Children who miss out on nutritious meals because they are at the back of the dinner queue were not included in figures released to show the state of school lunches.

As reported in last week’s TES, Ruth Kelly, Education Secretary, has announced a drive to make school lunches healthier.

Jamie Oliver, the celebrity chef, met Mrs Kelly in Downing Street a week before her statement to argue the case for higher-quality school food.

To soften the announcement, the Government claimed that 83 per cent of secondaries were already meeting current nutritional standards every lunchtime.

But the figure, taken from a Department for Education and Skills report, only applied to children who arrived first for lunch. Just 47 per cent of schools met the targets for pupils at the end of the queue because the healthy options have run out. The Conservatives described the figures as a “shabby misuse of statistics to prove a point”.

Peter Melchett, policy director of the Soil Association, said: “There is a reluctance to admit the scale of the problem, especially as the current DfES standards are not what normal people would think of as nutritional.”

Ms Kelly announced cuts in salt, sugar and fat in processed foods, and the establishment of an independent school food trust, and called for parents to help.

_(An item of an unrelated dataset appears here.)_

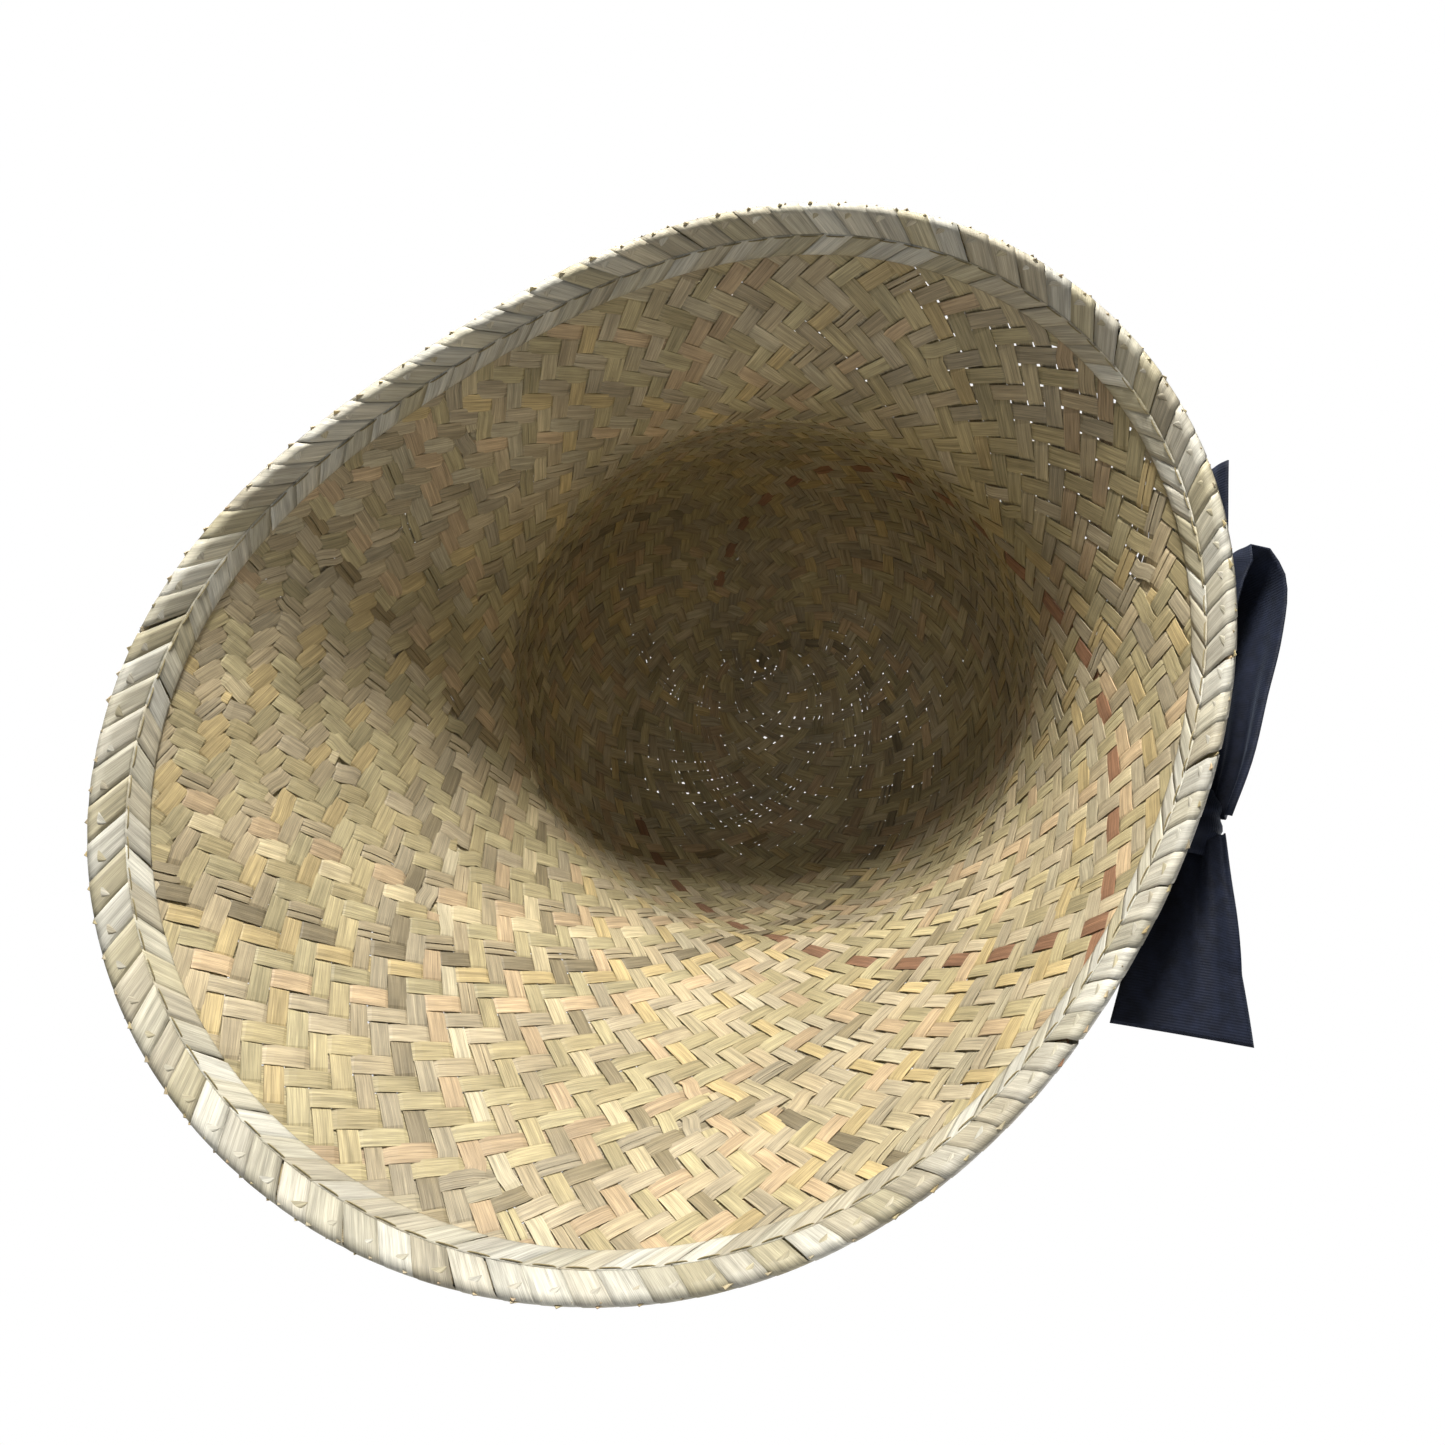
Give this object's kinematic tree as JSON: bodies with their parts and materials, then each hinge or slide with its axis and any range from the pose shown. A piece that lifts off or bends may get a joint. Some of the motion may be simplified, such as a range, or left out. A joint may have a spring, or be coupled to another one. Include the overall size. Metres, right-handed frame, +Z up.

The details of the new nutritional standards for lunches, which will be enforced from September, are expected to be sent to schools in April.

Headteachers supported the moves in principle but said that getting healthy food on the menu was only half the battle; children then had to be persuaded to eat it.

Keith Scott, assistant head of Appleby grammar school, Cumbria, said around 90 percent of his 540 pupils ate school dinners. “Because we are a relatively remote, rural community, we try and source our fresh produce as locally as possible - like beef from local farms for our roast dinners - and do a lot of cooking and baking from fresh ingredients,” he said.

“But there are still those who will go and get a double plate of chips and gravy. We teach about a healthy lifestyle in food technology and citizenship - we have to hope that will change habits.”

Jamie Oliver spent two weeks trying to improve the lunches at Kidbrooke school in Greenwich as part of a new Channel 4 series, which begins on Wednesday.

Mr Oliver said that Ms Kelly’s plans would fail without increased funding.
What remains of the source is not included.